What is the solution to the matrix differential equation: $$ \frac{dx}{dt} = \boldsymbol{A}x(t) + \boldsymbol{B}u$$
Where, $ x(0) = x_0 $, $A_{n \times n}$ is a square matrix and $B_{n\times1}$ is $n\times1$ matrix
Assuming u is constant for the time interval $[0, T]$
Also please refer me to a resource where I can learn to solve this types of equations, because solving the equations were not covered in my linear algebra course.
On
Often, matrix differential equations can be solved by "the obvious extension" of the scalar analogue of the equation. Here, let's think of $x(t)$ as a scalar-valued function of $t$, satisfying $x'=ax+b$ with scalars $a,b$. This is a "separable" differential equation, with heuristic for solving it being to move all the $x$'s to one side, and $t$'s to the other: ${dx\over ax+b}=dt$. Then integrate: ${1\over a}\log(ax+b)=t+C$ with constant of integration $C$. Rearranging to express $x$ in terms of $t$, $x=a^{-1}(Ce^{at}-b)$ (with a different arbitrary $C$).
This suggests that the matrix/vector version would be the same "but with capital letters" :), namely, that $x'=Ax+B$ should give $x=A^{-1}(e^{tA}C-B)$ [corrected earlier typo], with constant vector $C$ determined by the initial condition.
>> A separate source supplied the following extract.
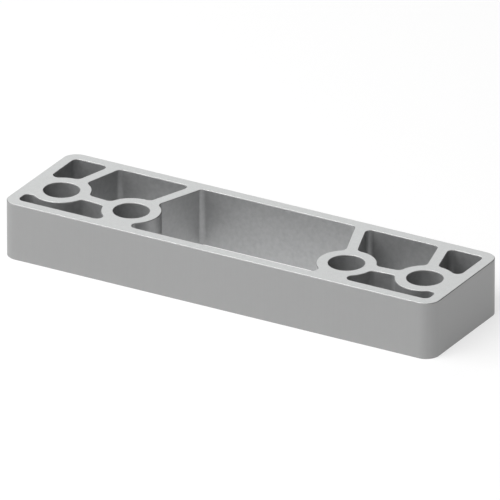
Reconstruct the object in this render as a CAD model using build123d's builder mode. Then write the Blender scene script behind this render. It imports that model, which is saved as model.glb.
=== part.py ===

Then we check that this does work. (And, indeed, even in the scalar case, if we're jittery about separating the $dx$ and $dt$, we can check that the heuristic does give a correct outcome.)
I'm out of touch with contemporary textbooks, but I'd wager that most introductory "differential equations" texts would treat such equations.
EDIT: Also, the ordinary differential equations of the form $u''+au'+u=0$ are well-studied (solutions of the "indicial/characteristic" equation $\lambda^2+a\lambda+b=0$ give two linearly independent solutions $e^{\lambda t}$... with exception for double root, etc.)
And, to find the "$C$" determined by the initial condition in the example at hand, set $t=0$ in the general solution, obtaining $x_o=A^{-1}(C-B)$. Solving for $C$, this is $C=Ax_o+B$, etc...
On
$ \def\A{A^{-1}} \def\E{e^{At}} \def\x{\dot x} \def\z{\dot z} \def\qiq{\quad\implies\quad} $Define the following vector variables $$\eqalign{ c &= \A Bu &\qiq Ac=Bu \\ z &= x+c &\qiq \z=\x\\ }$$ and substitute them into the differential equation $$\eqalign{ \x &= Ax + Bu \\ \z &= A(x+c) &= Az \\ }$$ Solve the latter ODE for $z$, then back-substitute to find the solution for $x$ $$\eqalign{ z &= \E z_o \\ (x+c) &= \E(x_0+c) \\ x &= \E x_0 + \left(\E-I\right)c \\ &= \E x_0 + \left(\E-I\right)\A Bu \\\\ }$$
Define the change of variables $z(t):=\exp(-At)x(t)$. We then obtain
$$\dot{z}(t)=-Az(t)+\exp(-At)\dot{x}(t)$$
and thus
$$\dot{z}(t)=-Az(t)+\exp(-At)(Ax(t)+Bu(t))$$
which yields
$$\dot{z}(t)=\exp(-At)Bu(t),$$
where we have used the fact that $\exp(-At)A=A\exp(-At)$. Integrating from 0 to $t$, we obtain
$$z(t)=z(0)+\int_0^t\exp(-As)Bu(s)ds.$$
Since $z(0)=x_0$ and $x(t)=\exp(At)z(t)$, we obtain
$$x(t)=\exp(At)x_0+\int_0^t\exp(A(t-s))Bu(s)ds.$$
This is the general solution to your equation. Any textbook on (linear) dynamical systems or on state-space methods for control theory will address this.
When the input is constant and the matrix $A$ is invertible, we can arrive to the following expression by simply evaluating the integral
$$x(t)=\exp(At)x_0+A^{-1}(\exp(At)-I)Bu.$$